Ichiban in downtown Minneapolis closing at end of month

After a 36-year run, Ichiban Japanese Steakhouse & Sushi Bar is calling it quits.

"Thirty-six years is a long time to do anything," said Keith Levit in a statement. Levit is son of founder Jack Levit. "We've been a staple in the community for much of that time and that's something we're very grateful for. It's sad that it's coming to an end here but we're very proud of what we've accomplished."

The teppanyaki restaurant (that's a 1981 Star Tribune file photo, above) was once part of a five-unit chain that originated in Winnipeg in 1973. That location remains open, but the others -- in Reno, Nev., Fargo, N.D., and Palm Springs, Calif. -- no longer exist.

Ichiban, popular with conventioneers, features one of the oldest sushi bars in the Twin Cities. When the above photo was taken in 1985, here's what restaurant critic Jeremy Iggers had to say: "The 10 to 15 varieties of raw fish, octopus, abalone and vinegared rice tidbits have been marked down for the duration from $ 1.50 to $ 1.19 per serving. The delivery system is unusual - between the counter and the chef's workspace is a little moat filled with water on which little wooden boats float. The chef, in this case Hide Sekimoto, places his creations on board the boats, and when a tempting morsel sails by, you snatch it off."

Those prices, 31 years later? Slightly higher: roughly $5 per variety. The restaurant offers a great all-you-can-eat sushi deal: $28, between 4:30 and 6 p.m., Tuesday through Saturday.

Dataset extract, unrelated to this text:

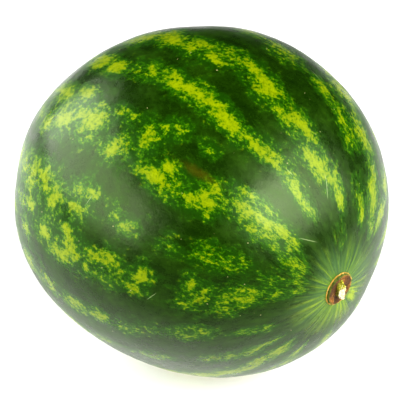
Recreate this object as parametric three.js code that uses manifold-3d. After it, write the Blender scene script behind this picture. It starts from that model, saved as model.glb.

Ichiban will be the third restaurant to close on Nicollet since the mall's $50 million reconstruction project began. Masa went dark in October 2015, and Vincent followed two months later. The Masa space remains empty, and a Caribou Coffee/Einstein Bros. Bagels mash-up now occupies the former Vincent space.

No word on what will become of the distinctive Ichiban structure (pictured, above), with its pagoda-style flourishes. The restaurant's last day is July 30.